#### [GIVEN INFORMATION]
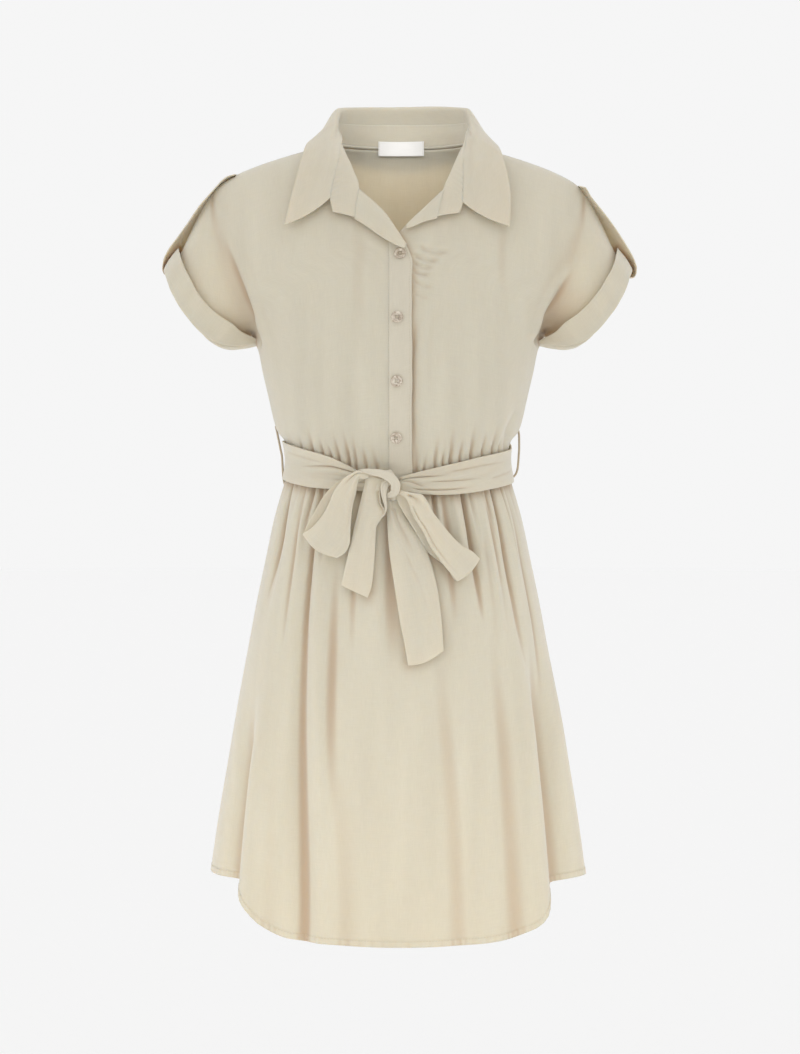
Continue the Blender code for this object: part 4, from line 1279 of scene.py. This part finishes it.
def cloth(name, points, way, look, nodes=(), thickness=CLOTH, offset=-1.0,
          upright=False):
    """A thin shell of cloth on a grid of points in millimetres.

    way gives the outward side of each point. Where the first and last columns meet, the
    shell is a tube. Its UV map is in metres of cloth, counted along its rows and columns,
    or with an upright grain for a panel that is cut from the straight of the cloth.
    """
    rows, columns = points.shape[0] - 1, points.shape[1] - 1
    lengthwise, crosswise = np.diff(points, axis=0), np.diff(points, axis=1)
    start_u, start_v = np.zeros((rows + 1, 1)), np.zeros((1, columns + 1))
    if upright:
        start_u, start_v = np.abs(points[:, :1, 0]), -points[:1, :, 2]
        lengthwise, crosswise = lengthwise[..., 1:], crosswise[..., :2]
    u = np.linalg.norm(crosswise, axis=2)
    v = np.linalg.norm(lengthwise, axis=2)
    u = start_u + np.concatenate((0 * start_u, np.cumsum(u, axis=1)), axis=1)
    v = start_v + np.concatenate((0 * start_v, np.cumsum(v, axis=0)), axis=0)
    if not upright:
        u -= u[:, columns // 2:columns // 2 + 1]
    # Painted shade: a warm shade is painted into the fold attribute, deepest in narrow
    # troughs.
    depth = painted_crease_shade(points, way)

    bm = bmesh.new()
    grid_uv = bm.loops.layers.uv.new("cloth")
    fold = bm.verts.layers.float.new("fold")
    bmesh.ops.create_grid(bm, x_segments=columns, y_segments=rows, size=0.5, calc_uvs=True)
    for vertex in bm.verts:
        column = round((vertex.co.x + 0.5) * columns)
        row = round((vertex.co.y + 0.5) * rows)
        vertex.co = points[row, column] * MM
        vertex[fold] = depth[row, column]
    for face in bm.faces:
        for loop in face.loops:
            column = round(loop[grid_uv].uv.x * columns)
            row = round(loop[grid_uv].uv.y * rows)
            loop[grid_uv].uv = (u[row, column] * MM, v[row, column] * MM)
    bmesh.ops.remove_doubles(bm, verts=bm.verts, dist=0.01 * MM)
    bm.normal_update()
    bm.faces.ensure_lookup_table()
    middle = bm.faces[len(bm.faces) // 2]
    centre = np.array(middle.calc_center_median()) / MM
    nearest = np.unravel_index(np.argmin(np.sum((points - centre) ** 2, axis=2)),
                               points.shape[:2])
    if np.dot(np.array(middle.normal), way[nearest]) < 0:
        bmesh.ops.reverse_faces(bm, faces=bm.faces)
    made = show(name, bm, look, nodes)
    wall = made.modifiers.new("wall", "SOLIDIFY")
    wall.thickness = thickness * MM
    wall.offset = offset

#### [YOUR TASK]
Return exactly, please, the lines of the material from the first one down to and including the line where "points in millimetres." appears.

#### [RESPONSE FOR THIS EXERCISE]
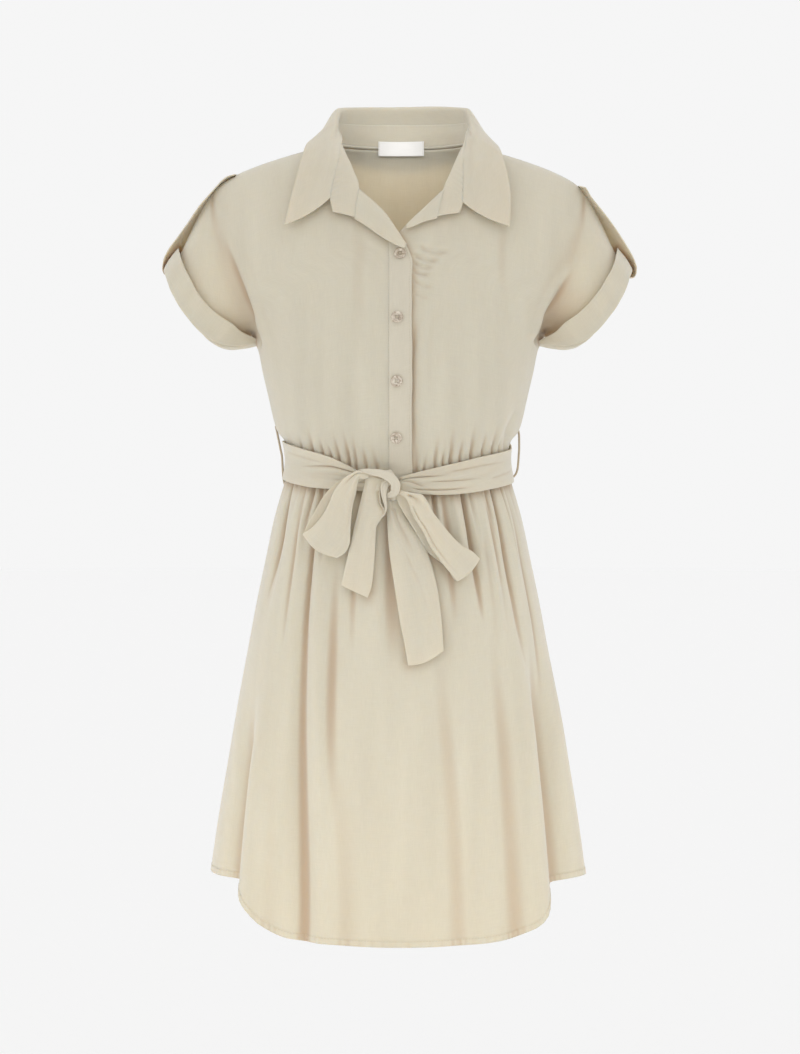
Continue the Blender code for this object: part 4, from line 1279 of scene.py. This part finishes it.
def cloth(name, points, way, look, nodes=(), thickness=CLOTH, offset=-1.0,
          upright=False):
    """A thin shell of cloth on a grid of points in millimetres.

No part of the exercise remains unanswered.